Option one: The agency pays for everything except developmental editing. In this case, the author agrees to a term of liaison of 2 years. The author can still ask the agency to pull the book from any and every venue if for some reason they don't want to continue--they just can't republish it themselves until two years have passed. And the contract states that even though the agency paid for the cover art, copy-editing, etc, the author owns the digital files, and so has literally nothing to do to get upload-ready files.

Option two: The agency pays for nothing. In this case, the author can post the file wherever they want, whenever they want, and just upload their books to places the author can't reach on her own.

This is what I do. I do all the work and get 100% of everything from Amazon, B&N, and anywhere else I can upload myself. My agent uploads to Overdrive, so that my book is available to libraries and Google Plus and Ingrams. She uploaded a book to Kobo for me, back when you really couldn't get on Kobo through Smashwords and before KWL opened.
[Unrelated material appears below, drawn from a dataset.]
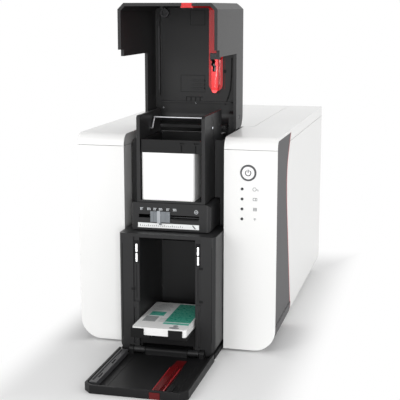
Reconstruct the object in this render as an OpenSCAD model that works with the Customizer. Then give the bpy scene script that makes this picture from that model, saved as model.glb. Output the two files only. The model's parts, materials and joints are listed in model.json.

She gets 15% of the revenue from those venues where she uploads me and those venues only, and only for as long as I think it's worth my while to keep my books there. There is literally no term of liaison for option two. So this is not "15% for life"--it's 15% for only as long as it's worth my while to be on those venues.

I have no idea what Dystel is doing. It's already obvious that her exact implementation is different from Kristin's.
I agree with ElHawk. This sounds like a reasonable deal.